Pour Myriam Benraad, géopolitologue, auteur de "géopolitique de la colère" (éd. Cavalier Bleu) la colère est consubstantielle à la géopolitique. "J'essaie d'historiciser cette émotion. La colère est omniprésente. Si l'on revient sur l'histoire de cette émotion, elle n'est pas vécue de la même manière par les anciens, qu'elle l'est par les modernes et nos contemporains. Il y a une massification de la colère avec les Lumières et les révolutions industrielles. Ce qu'on vit aujourd'hui, c'est une prolongation des promesses non-tenues de la modernité" explique-t-elle au micro de RCF.
Pour cette chercheuse, la crise sanitaire que l'on vit actuellement va accroître cette colère. "L'urgence sanitaire émerge alors qu'en France par exemple, on est en pleine mobilisation sociale contre la réforme des retraites, et d'autres. Ailleurs dans le monde, il y a des explosions de colère : Chili, Bolivie, Venezuela. Il y a une question sociale non-résolue depuis deux décennies. Il en va de même dans le monde arabe où l'on a tiré des conclusions un peu trop tôt sur le printemps arabe. La crise sanitaire va aggraver les répercussions sociales, alors qu'il y a un rebond des contaminations" ajoute-t-elle.
Face à cela, il n'y a pas de schéma clair de dialogue avec les gouvernements. "Il n'y a pas d'empathie face à la demande sociale qui est évoquée. Dans le pire des cas, il y a eu des répressions violentes, comme en Irak, ou au Chili. En France, les Gilets jaunes ont mené une confrontation ouverte avec les forces de l'ordre et le gouvernement. On a aussi instrumentalisé la colère dans des stratégies politiciennes, diplomatiques. C'est devenu le style des populismes. La colère est aussi un instrument aux mains des chefs d'Etat" lance la géopolitologue.

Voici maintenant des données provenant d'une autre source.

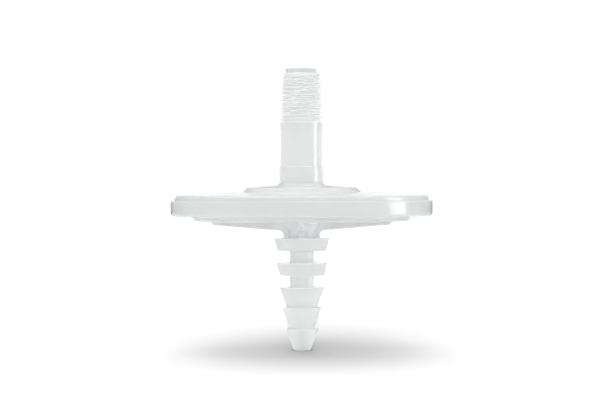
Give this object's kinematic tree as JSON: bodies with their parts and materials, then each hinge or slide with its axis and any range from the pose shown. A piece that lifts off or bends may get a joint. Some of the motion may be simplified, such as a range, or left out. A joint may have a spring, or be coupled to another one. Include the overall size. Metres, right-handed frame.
{
  "type": "capsule filter",
  "caption": "Round disc filter capsule with a taper-threaded stem on one side and a stepped hose barb on the other.",
  "frame": {"origin": "centre of the hose barb's flat end, the lowest point of the part", "axes": "+Z along the filter's axis, from the hose barb up to the threaded stem; the gussets lie along X and Y"},
  "size_m": [0.064, 0.064, 0.0689],
  "materials": {
    "housing": "natural translucent polypropylene, moulded gloss",
    "fleece": "white bonded fibre",
    "membrane": "smooth white film"
  },
  "bodies": {
    "root": {"outlet_half": "housing", "inlet_half": "housing", "outlet_fleece": "fleece", "membrane": "membrane", "inlet_fleece": "fleece"}
  },
  "joints": []
}
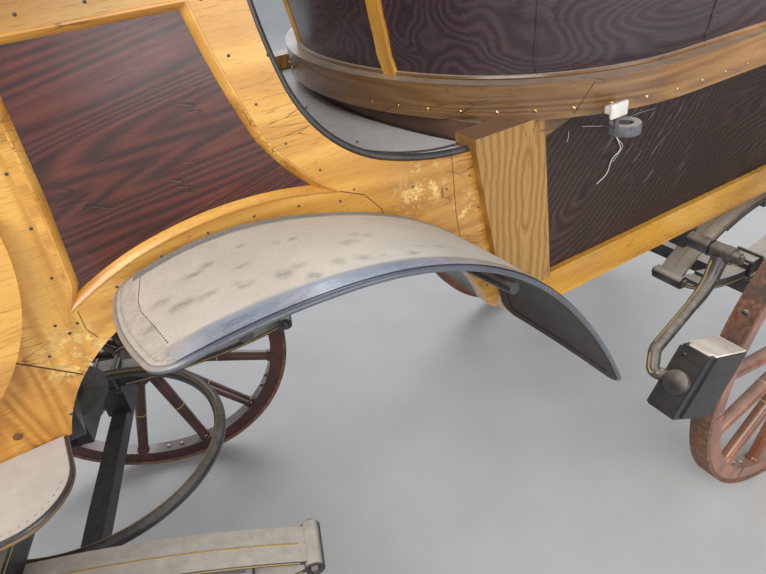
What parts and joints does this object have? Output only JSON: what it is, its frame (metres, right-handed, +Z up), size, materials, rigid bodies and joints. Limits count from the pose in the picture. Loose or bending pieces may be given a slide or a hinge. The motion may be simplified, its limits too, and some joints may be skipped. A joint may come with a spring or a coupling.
{
  "type": "horse drawn carriage",
  "caption": "Open four-wheeled horse drawn carriage with shafts, a raised front seat, a low entrance over a cut-under wheel arch, leather mudguards and a rounded rear seat tub.",
  "frame": {"origin": "centre of the bounding box on the ground; the body's centre plane lies 0.218 m towards -Y from it, because the turned shafts reach out on the +Y side", "axes": "+Z up; -X is the front, where the horse stands; -Y is the carriage's left side and +Y its right side"},
  "size_m": [4.831, 1.8457, 1.91],
  "materials": {
    "varnished_wood": "golden varnish",
    "dark_wood": "gloss varnish",
    "teak": "satin varnish",
    "floor_wood": "satin",
    "seat_leather": "buttoned leather",
    "black_leather": "dusty patent leather",
    "black_iron": "gloss black paint, dusty",
    "black_timber": "black paint",
    "shaft_wood": "gloss varnish",
    "iron_tyre": "rusty brown",
    "wheel_wood": "dark varnish",
    "brass": "polished"
  },
  "bodies": {
    "body": {"side_frames": "varnished_wood", "front_panels": "dark_wood", "rear_posts": "teak", "lower_panels": "dark_wood", "sills": "varnished_wood", "tail_panel": "dark_wood", "boot_floor": "floor_wood", "tub_panels": "dark_wood", "tub_rail": "varnished_wood", "tub_top_rail": "varnished_wood", "tub_floor": "floor_wood", "passenger_seat_board": "floor_wood", "passenger_cushion": "seat_leather", "passenger_backrest": "seat_leather", "footwell_floor": "floor_wood", "arch_lining": "floor_wood", "driver_floor": "floor_wood", "driver_box": "dark_wood", "cheek_boards": "varnished_wood", "driver_cushion": "seat_leather", "driver_seat_rail": "black_iron", "driver_backrest": "seat_leather", "toe_board": "floor_wood", "dashboard": "black_leather", "mudguards": "black_leather", "mudguard_irons": "black_iron", "turntable_top": "black_iron", "brake_brackets": "black_iron", "rear_axle": "black_iron", "rear_springs": "black_iron"},
    "fore_carriage": {"front_axle": "black_iron", "front_springs": "black_iron", "fore_bed": "black_timber", "turning_ring": "black_iron", "futchells": "black_timber", "splinter_bar": "black_timber", "shaft_pins": "black_iron"},
    "shafts": {"shafts": "shaft_wood"},
    "brake": {"brake_shaft": "black_iron", "brake_blocks": "black_iron"},
    "front_left_wheel": {"tyre_front_left": "iron_tyre", "wheel_front_left": "wheel_wood", "hub_cap_front_left": "brass"},
    "front_right_wheel": {"tyre_front_right": "iron_tyre", "wheel_front_right": "wheel_wood", "hub_cap_front_right": "brass"},
    "rear_left_wheel": {"tyre_rear_left": "iron_tyre", "wheel_rear_left": "wheel_wood", "hub_cap_rear_left": "brass"},
    "rear_right_wheel": {"tyre_rear_right": "iron_tyre", "wheel_rear_right": "wheel_wood", "hub_cap_rear_right": "brass"}
  },
  "joints": [
    {"name": "steering", "type": "hinge", "parent": "body", "child": "fore_carriage", "pos_m": [0.1997, -0.2179, 0.78], "axis": [0, 0, 1], "range_deg": [-40.5, 79.5]},
    {"name": "shaft_hinge", "type": "hinge", "parent": "fore_carriage", "child": "shafts", "pos_m": [-0.48089, 0.02311, 0.704], "axis": [0.3338, 0.9426, 0], "range_deg": [0, 38]},
    {"name": "front_left_wheel_spin", "type": "hinge", "parent": "fore_carriage", "child": "front_left_wheel", "pos_m": [-0.03061, -0.74845, 0.45], "axis": [0.3338, 0.9426, 0], "continuous": true},
    {"name": "front_right_wheel_spin", "type": "hinge", "parent": "fore_carriage", "child": "front_right_wheel", "pos_m": [0.3546, 0.33936, 0.45], "axis": [0.3338, 0.9426, 0], "continuous": true},
    {"name": "rear_left_wheel_spin", "type": "hinge", "parent": "body", "child": "rear_left_wheel", "pos_m": [1.9157, -0.7949, 0.5], "axis": [0, 1, 0], "continuous": true},
    {"name": "rear_right_wheel_spin", "type": "hinge", "parent": "body", "child": "rear_right_wheel", "pos_m": [1.9157, 0.3591, 0.5], "axis": [0, 1, 0], "continuous": true},
    {"name": "brake_swing", "type": "hinge", "parent": "body", "child": "brake", "pos_m": [1.5117, -0.2179, 0.832], "axis": [0, 1, 0], "range_deg": [0, 8]}
  ]
}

"Quand on parle de globalisation, qui est devenu un mot valise, cela va de paire avec l'idée du bonheur, de la félicité, de l'accomplissement de soi. On avait promis au peuple la fin du nivellement. En réalité, l'histoire n'est pas finie. Elle est devenue extrêmement violente. Il y a vraiment une accélération des colères à travers le monde dans un contexte de grande précarité lié au coronavirus, ce qui pose le décor pour la suite" conclut Myriam Benraad.